Documentation
Advanced Topics
Managing Incremental Tables

Managing Incremental Tables

Incremental tables are tables that fetch only the data that changed since the last sync. Tables that support this mode are marked as "incremental" in plugin table documentation.

When a sync runs on an incremental table, the table will first fetch the last known cursor state from the state backend, then resume syncing from that point. Incremental tables guarantee at-least-once delivery, which means that there should never be gaps in the data as a result of the cursor state being used, but there may be duplicates. If the destination uses overwrite or overwrite-delete-stale write mode, these duplicates will be handled automatically. But if the destination uses append mode, care will need to be taken to either exclude the duplicates at query time or to run a deduplication process on the destination.

In order to resume from a previous position, incremental tables store some state, known as the cursor. When using the CloudQuery CLI, the cursor state is stored in a backend. Any destination plugin that supports overwrite mode can be used as a backend. This state destination is often the same destination data is being written to for the sync, but it doesn't need to be.

Example Configuration

Add a backend_options property to the source configuration to enable the use of a state backend for incremental tables.
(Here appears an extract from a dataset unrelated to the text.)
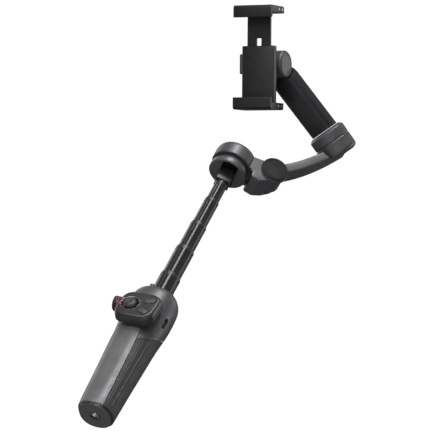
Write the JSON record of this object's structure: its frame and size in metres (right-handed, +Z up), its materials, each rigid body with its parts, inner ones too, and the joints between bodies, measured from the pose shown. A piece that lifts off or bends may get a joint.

It accepts the following properties:

  • table_name (string, required): The name of the table to store the cursor state in.
  • connection (string, required): The connection string to the destination plugin. Note that this is gRPC connection string, not the connection string to the destination database itself. See below for more details.
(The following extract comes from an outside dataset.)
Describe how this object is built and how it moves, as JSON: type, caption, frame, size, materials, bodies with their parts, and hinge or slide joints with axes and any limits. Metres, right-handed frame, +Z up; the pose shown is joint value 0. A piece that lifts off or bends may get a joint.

For example, the following configuration shows how to enable the use of a PostgreSQL destination as the state backend for the AWS plugin:

kind: source
spec:
  name: aws
  path: cloudquery/aws
  registry: cloudquery
  version: "v22.19.2"
  tables: ["aws_cloudtrail_events"]
  destinations: ["postgresql"]
  backend_options:
    table_name: "cq_state_aws"
    connection: "@@plugins.postgresql.connection"
  spec:
    # AWS plugin specific configuration
    # ...
---
kind: destination
spec:
  name: "postgresql"
  path: "cloudquery/postgresql"
  registry: "cloudquery"
  version: "v7.3.4"
  write_mode: "overwrite-delete-stale"
  spec:
    connection_string: "${CONNECTION_STRING}"

A special @@plugins.<plugin-name>.<property-name> syntax is used to reference a property from another plugin. In this case, the connection property from the PostgreSQL plugin is being referenced. Note that here the connection refers to the gRPC connection to the destination plugin, automatically inferred after the destination plugin is started, not the connection string to the destination database itself.

Sometimes it may be useful to use a different state backend than the destination. For example, if the destination is a data warehouse that only supports append mode, a separate database can be used as the state backend. For example, the following configuration writes AWS data to BigQuery, but stores state in a local SQLite database:

kind: source
spec:
  name: aws
  path: cloudquery/aws
  registry: cloudquery
  version: "v22.19.2"
  tables: ["aws_cloudtrail_events"]
  destinations: ["bigquery"]
  backend_options:
    table_name: "cq_state_aws"
    connection: "@@plugins.sqlite.connection"
  spec:
    # AWS plugin specific configuration
    # ...
---
kind: destination
spec:
  name: bigquery
  path: cloudquery/bigquery
  registry: cloudquery
  version: "v3.4.0"
  write_mode: "append"
  spec:
    project_id: ${PROJECT_ID}
    dataset_id: ${DATASET_ID}
---
kind: destination
spec:
  name: sqlite
  path: cloudquery/sqlite
  registry: cloudquery
  version: "v2.7.0"
  spec:
    connection_string: ./db.sqlite